Unlike the incidents with Piers Morgan, Greg Grunberg and so many others, the lines that must be drawn here are crystal-clear and have been for some time now. Just as it's not credible for RuPaul and his staff or a network like LOGO to try to claim they're "newly sensitized" to the offense taken by trans women to the use of words which have been considered to be anti-trans slurs for years (and in the case of "she-male" well over a decade), there's no credible middle ground for GLAAD to inhabit on this issue.

GLAAD must stand up and continue this fight with us, just as vigorously as they would in any other case of anti-LGBT bigotry in the media, or the organization must concede that they are unwilling to stand up to the anti-trans bigotry of popular gay celebrities like RuPaul. If they choose to do so, GLAAD must also accept that the leadership of this battle will be taken out of their hands, and it will likely emerge from behind closed doors and into the streets.

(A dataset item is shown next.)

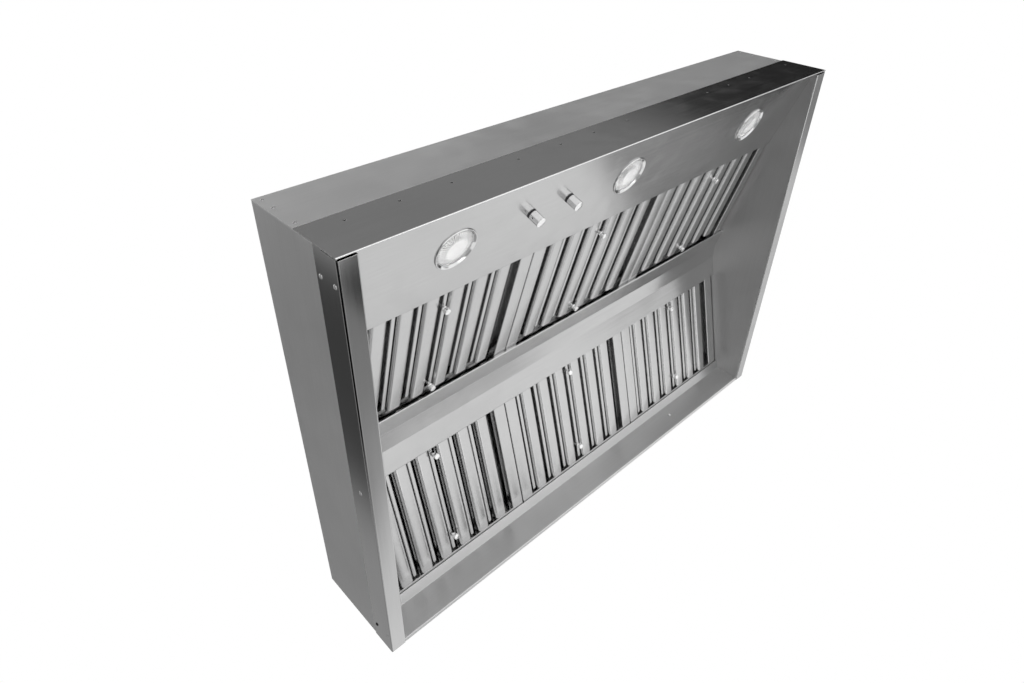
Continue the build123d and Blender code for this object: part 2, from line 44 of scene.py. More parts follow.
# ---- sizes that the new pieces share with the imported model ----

We've seen it happen before, in 2007 when the Human Rights Campaign, an organization with a very similar history to GLAAD's regarding trans inclusion, discovered what happens when trans people come to the conclusion that the only organizations which we can truly count on to fight for us are our own.

It's time for the folks at GLAAD to decide, once and for all, what's really most important to them: The goodwill of media executives and celebrities like RuPaul or the trust and respect of the trans community they've pledged to serve and represent. Given the way this has played out so far, I don't believe they're going to be able to hang on to both.